You can change the Composer information as well. You can just type it in manually. If there are multiple composers for an album, just select the tracks individually (or as a group) and change the composer as needed. I frequently change the information so as to have continuity in my library (so I don't have some works by Ludwig van Beethoven, some by Beethoven, Ludwig van, some by Beethoven, etc.).


----------



## Weston (Jul 11, 2008)

I use a program called MediaTagger that does a good job of bulk re-tagging. I like to get rid of track numbers as the iPod and other playback formats tend to want to sort by track number, a big mess when you have several albums loaded. I also like to get rid of the genre tag. I think it's a silly waste of bytes, and often wrong or irrelevent.

My biggest problem with iTunes and other download sites, is they break continuous movements into separate files causing an ugly gap in playback when often it's the transition from one movement to another that is a highlight of the the piece -- as in Beethoven's Piano Concerto No. 5, 2nd and 3rd movements. I often have to load these into Audacity and glue them back together and I'm not sure if I'm losing any sound quality by doing that. 

I much prefer to rip from CDs (that I have purchased) and make my own mp3's, but downloading may be the way of the future and even the present. 

I suppose it's still far better than tape hiss or vinyl pops and scratches, so I shouldn't complain.


----------



## haydnguy (Oct 13, 2008)

As I have never used iTunes, would you say that iTunes' downloads are cheaper than Amazon?

Thanks.


----------



## kg4fxg (May 24, 2009)

*iTunes*

Thanks all......

iTunes albums cost $9.99 each but some are cheaper. I bought a sampler of 49 pieces which I don't normally do and had to manually type the Composer information in my library.

Weston, we are but mere mortals and it is our duty to complain until we become like the Gods in Wagner's Operas. But yes anything beats tapes and LP's. But I remember them well, even 8-Track but never had but a few of those thankfully.


----------



## Petwhac (Jun 9, 2010)

Weston said:


> My biggest problem with iTunes and other download sites, is they break continuous movements into separate files causing an ugly gap in playback when often it's the transition from one movement to another that is a highlight of the the piece.

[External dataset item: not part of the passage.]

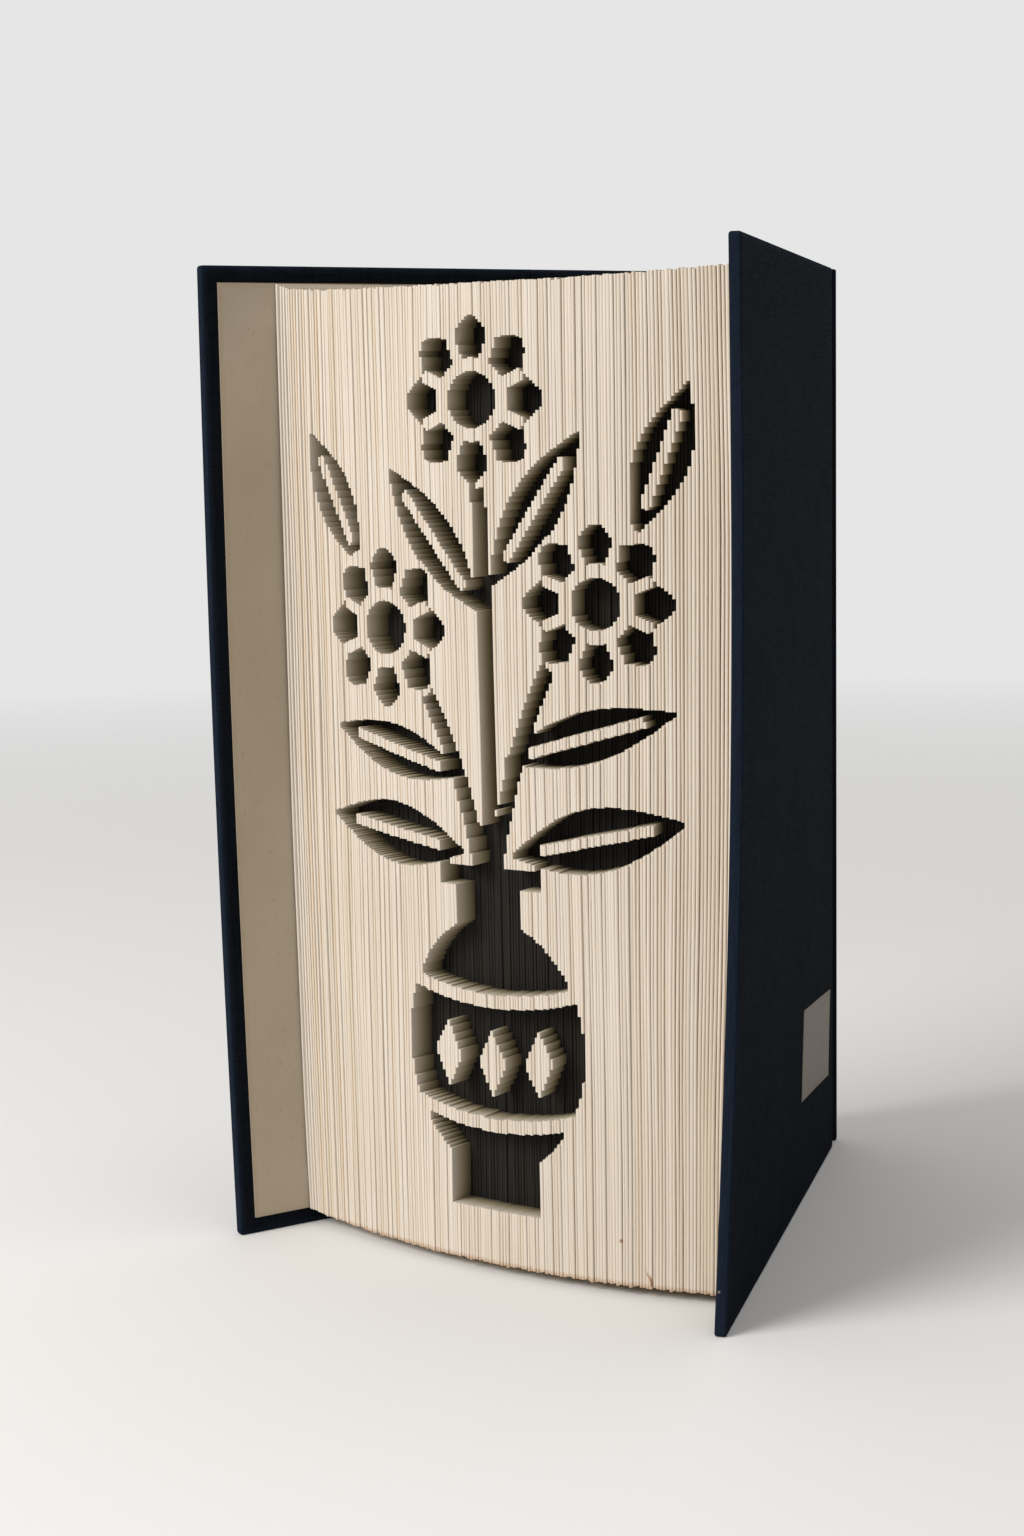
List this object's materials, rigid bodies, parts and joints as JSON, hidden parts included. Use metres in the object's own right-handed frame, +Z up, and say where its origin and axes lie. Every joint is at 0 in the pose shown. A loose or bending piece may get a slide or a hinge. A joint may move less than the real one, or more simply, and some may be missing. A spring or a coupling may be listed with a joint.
{
  "type": "book",
  "caption": "Cloth-bound hardback book standing upright with its leaves fanned out and folded, and a cut relief of a vase of flowers across their front.",
  "frame": {"origin": "middle of the outline's box, on the surface that the book stands on", "axes": "+Z up from tail to head, the spine towards +Y, the fanned leaves facing -Y, the right cover along Y"},
  "size_m": [0.1419, 0.1588, 0.24],
  "materials": {
    "cover_cloth": "matt woven book cloth",
    "board": "plain greyboard",
    "endpaper": "matt tan paper",
    "label_paper": "plain matt sticker",
    "lining": "plain kraft paper",
    "band_thread": "woven thread",
    "leaf_paper": "uncoated aged paper, inked in the cut design"
  },
  "bodies": {
    "spine": {"spine_cloth": "cover_cloth", "spine_inlay": "board", "spine_lining": "lining", "head_band": "band_thread", "tail_band": "band_thread", "text_block": "leaf_paper"},
    "right_cover": {"right_cover_cloth": "cover_cloth", "right_cover_board": "board", "right_pastedown": "endpaper", "label": "label_paper"},
    "left_cover": {"left_cover_cloth": "cover_cloth", "left_cover_board": "board", "left_pastedown": "endpaper"}
  },
  "joints": [
    {"name": "right_cover_hinge", "type": "hinge", "parent": "spine", "child": "right_cover", "pos_m": [0.06505, 0.07215, 0.12], "axis": [0, 0, 1], "range_deg": [0, 150]},
    {"name": "left_cover_hinge", "type": "hinge", "parent": "spine", "child": "left_cover", "pos_m": [0.03614, 0.07215, 0.12], "axis": [0, 0, -1], "range_deg": [0, 105]}
  ]
}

Yes, this is very annoying. I actually purchased Die Meistersingers- they chopped it into 64 seemingly random chunks. I don't know why they couldn't make it many less and longer extracts. Fools!!


----------



## bassClef (Oct 29, 2006)

I've never bought a track from iTunes and I never will.


----------



## Guest (Oct 13, 2010)

I am actually a huge fan of iTunes. My non-professional ears can't detect the differences in sound quality above a certain level, and the Apple lossless format suits my ears just fine. Until the kids grow up and head to college, I doubt I'll be able to afford a sound system that would improve my appreciation for downloaded vs. CD/SACD quality.

An advantage of iTunes is that there are many things available there that you can't find (at least without paying top dollar) elsewhere. With no shipping costs, and albums typically cheaper than buying the CD, I get more for my money.

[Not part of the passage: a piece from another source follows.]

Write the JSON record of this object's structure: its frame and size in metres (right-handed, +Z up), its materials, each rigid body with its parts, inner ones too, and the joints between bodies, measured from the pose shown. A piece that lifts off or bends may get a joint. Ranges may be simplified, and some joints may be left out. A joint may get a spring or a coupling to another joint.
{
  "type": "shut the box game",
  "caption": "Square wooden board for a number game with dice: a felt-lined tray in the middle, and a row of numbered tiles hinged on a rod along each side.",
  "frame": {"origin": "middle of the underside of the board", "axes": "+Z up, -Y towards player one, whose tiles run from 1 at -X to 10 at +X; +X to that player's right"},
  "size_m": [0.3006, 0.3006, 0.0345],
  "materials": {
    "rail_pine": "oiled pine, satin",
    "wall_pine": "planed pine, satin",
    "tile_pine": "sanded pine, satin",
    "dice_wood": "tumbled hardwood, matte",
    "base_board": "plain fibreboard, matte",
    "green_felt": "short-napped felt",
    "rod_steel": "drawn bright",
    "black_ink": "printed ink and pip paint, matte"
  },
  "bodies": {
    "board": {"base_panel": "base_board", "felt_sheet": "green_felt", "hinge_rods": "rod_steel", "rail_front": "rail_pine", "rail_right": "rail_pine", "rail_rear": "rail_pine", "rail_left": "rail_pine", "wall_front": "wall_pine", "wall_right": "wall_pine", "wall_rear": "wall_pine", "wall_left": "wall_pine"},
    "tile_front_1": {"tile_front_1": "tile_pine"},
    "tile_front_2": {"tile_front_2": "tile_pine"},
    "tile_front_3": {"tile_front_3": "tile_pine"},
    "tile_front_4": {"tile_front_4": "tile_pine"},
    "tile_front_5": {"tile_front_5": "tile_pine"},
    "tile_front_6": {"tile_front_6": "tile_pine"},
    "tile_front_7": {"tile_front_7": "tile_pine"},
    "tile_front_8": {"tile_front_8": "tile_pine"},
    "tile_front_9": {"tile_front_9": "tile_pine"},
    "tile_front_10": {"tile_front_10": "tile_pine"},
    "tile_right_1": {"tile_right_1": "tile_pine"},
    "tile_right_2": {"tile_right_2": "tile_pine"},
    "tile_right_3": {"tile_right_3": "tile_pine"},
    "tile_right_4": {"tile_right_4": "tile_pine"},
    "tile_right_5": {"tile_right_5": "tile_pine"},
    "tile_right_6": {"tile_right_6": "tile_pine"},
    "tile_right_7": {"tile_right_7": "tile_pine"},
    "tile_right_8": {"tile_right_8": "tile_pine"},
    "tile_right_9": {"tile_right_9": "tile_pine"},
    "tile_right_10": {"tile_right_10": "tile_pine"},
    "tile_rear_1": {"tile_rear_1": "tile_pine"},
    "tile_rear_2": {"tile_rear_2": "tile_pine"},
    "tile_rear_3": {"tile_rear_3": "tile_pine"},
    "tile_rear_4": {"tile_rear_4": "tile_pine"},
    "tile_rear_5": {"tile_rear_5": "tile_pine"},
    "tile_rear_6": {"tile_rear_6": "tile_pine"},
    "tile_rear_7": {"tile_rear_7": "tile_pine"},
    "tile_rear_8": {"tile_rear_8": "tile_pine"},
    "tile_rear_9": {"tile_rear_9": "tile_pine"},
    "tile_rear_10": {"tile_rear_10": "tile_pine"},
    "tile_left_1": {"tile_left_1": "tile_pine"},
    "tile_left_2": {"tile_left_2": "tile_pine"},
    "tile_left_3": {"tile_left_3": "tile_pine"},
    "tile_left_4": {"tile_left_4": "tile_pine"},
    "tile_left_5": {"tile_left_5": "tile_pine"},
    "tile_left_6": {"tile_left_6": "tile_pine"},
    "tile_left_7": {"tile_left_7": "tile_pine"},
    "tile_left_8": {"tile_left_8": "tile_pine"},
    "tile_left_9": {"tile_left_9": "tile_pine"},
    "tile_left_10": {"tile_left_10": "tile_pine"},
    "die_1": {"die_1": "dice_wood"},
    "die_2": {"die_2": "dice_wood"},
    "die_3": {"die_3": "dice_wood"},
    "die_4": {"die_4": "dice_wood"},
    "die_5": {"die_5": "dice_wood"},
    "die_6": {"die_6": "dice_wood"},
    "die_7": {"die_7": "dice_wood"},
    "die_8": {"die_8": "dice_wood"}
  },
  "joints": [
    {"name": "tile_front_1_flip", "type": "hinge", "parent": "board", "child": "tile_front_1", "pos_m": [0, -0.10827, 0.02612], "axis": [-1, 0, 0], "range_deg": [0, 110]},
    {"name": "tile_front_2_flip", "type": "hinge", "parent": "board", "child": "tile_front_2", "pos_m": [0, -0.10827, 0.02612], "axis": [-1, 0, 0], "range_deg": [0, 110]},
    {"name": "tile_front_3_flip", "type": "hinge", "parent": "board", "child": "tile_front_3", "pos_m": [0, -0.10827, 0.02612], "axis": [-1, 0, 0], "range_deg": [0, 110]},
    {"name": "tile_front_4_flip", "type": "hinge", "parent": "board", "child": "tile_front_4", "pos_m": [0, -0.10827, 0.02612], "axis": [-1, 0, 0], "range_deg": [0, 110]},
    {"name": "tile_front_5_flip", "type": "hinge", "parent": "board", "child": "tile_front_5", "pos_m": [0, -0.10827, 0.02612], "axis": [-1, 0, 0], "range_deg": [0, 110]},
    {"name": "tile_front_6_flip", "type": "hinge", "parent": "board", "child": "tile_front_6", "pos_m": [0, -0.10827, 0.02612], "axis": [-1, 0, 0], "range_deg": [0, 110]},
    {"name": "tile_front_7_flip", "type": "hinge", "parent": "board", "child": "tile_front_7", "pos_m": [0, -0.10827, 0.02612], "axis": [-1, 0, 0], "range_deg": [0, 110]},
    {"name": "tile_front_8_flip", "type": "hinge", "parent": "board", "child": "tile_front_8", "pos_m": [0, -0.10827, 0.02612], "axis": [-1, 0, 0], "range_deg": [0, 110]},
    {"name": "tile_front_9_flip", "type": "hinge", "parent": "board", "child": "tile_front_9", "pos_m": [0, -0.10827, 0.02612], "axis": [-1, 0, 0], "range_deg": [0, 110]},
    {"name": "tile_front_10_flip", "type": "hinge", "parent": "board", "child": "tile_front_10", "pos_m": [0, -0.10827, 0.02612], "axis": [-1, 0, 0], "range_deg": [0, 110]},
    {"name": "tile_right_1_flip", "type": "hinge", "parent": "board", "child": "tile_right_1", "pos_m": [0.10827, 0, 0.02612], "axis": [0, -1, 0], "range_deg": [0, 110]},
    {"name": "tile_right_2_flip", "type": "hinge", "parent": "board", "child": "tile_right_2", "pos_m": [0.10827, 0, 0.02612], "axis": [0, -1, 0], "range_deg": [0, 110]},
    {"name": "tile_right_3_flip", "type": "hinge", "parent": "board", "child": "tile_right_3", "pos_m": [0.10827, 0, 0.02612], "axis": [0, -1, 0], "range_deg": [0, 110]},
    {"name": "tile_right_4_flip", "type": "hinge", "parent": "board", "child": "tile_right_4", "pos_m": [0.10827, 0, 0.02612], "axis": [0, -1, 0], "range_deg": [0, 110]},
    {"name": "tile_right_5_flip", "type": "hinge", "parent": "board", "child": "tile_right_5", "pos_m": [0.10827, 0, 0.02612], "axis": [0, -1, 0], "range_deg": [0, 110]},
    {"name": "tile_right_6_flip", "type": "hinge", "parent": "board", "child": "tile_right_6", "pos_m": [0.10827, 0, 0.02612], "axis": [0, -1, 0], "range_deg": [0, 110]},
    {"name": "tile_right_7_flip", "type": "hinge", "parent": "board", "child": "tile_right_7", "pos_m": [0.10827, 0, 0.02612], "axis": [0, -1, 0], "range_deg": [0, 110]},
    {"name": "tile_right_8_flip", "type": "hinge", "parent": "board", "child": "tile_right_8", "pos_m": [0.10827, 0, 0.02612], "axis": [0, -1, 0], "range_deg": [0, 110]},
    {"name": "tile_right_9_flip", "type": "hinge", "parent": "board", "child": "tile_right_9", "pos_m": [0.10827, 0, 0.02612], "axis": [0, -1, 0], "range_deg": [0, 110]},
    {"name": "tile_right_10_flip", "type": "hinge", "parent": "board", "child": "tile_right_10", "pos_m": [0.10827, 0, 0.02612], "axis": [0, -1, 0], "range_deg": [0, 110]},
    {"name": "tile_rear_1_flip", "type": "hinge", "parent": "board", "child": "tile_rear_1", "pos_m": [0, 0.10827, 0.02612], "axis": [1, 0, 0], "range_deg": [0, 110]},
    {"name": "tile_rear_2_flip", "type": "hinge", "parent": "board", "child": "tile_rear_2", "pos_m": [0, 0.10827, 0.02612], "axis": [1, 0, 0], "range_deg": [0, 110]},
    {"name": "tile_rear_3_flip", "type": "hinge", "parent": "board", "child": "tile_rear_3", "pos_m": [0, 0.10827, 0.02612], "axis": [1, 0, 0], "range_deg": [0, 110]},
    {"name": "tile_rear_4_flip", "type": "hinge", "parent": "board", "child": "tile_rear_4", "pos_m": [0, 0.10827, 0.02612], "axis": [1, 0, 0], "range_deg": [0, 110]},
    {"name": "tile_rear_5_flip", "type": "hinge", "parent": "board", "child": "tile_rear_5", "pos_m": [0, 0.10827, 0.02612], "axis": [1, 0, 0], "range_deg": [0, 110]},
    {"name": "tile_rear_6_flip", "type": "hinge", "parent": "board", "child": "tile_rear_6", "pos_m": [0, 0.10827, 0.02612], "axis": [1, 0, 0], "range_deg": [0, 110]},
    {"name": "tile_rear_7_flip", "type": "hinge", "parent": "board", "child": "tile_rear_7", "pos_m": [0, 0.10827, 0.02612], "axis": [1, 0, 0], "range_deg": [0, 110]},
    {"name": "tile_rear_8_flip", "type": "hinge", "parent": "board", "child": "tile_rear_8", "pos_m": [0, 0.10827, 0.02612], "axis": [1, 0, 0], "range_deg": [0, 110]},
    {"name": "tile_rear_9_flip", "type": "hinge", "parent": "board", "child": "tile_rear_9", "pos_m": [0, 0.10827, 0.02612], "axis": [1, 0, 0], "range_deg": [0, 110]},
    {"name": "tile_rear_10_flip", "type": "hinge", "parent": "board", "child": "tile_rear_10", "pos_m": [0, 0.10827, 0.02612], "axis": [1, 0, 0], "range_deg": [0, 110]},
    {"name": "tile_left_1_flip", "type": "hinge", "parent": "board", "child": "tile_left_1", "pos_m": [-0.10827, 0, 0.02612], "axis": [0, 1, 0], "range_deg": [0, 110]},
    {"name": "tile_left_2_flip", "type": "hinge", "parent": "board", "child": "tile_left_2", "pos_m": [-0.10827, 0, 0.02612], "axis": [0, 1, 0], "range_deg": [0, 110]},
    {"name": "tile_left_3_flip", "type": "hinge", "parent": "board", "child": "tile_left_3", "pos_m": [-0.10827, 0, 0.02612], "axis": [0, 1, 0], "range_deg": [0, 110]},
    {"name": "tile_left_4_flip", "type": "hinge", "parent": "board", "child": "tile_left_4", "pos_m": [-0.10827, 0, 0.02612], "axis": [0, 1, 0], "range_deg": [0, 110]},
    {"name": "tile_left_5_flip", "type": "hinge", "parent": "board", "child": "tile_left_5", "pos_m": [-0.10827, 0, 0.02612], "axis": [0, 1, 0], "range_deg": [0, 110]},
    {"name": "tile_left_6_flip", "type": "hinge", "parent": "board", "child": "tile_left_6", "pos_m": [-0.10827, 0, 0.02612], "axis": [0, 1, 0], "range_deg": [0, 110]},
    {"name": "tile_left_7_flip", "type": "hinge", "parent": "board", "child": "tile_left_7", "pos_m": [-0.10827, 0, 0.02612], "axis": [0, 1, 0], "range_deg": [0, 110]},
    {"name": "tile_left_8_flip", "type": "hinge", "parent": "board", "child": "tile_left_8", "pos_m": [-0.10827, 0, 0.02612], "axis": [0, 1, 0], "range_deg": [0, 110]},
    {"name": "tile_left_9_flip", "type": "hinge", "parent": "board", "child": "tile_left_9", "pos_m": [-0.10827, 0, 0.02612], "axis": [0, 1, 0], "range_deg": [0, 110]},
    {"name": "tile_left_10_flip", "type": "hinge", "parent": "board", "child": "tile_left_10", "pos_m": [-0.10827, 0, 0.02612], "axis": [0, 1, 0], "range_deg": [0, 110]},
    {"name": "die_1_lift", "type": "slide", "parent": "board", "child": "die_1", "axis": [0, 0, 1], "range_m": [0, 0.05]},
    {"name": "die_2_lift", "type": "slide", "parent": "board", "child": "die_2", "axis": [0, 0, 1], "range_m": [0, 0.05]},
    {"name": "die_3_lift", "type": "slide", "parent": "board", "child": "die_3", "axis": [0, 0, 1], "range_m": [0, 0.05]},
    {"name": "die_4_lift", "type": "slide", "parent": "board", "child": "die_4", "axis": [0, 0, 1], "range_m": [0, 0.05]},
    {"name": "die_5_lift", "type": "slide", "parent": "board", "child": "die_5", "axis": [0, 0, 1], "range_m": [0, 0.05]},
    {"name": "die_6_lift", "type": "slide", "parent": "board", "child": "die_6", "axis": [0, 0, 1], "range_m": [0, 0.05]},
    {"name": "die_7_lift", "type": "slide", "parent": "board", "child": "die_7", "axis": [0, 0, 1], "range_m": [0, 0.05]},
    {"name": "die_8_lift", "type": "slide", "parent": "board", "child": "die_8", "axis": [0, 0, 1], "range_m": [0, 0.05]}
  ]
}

That said, I do often hate how they chop up the tracks. I will not buy many of Bernstein's Mahler symphonies off of iTunes, because they will chop them up into a billion individual tracks, which is ridiculous. But in most cases, I have been quite happy.


----------



## haydnguy (Oct 13, 2008)

Dr. Mike, are there actually gaps in the music itself? In other words, does the music actually stop? I have a few CD's where the tracks split the movement but the music doesn't stop. Thanks.


----------



## Ravellian (Aug 17, 2009)

Hey haydnguy, to answer your question, no the music doesn't stop. However, there might be a tiny "hiccup" sound as iTunes changes tracks in the middle of the piece. Not all the time, but sometimes. And it's also annoying when there are so many tracks because it makes it harder to organize and name everything. 

For the record, I have my own organization system for iTunes.. I always input all the information myself, since I don't like how CDs and iTunes import the information. Like, since I have a mix of popular and classical music, I don't bother with the composer field and I just put whoever wrote the music under "Artist."


----------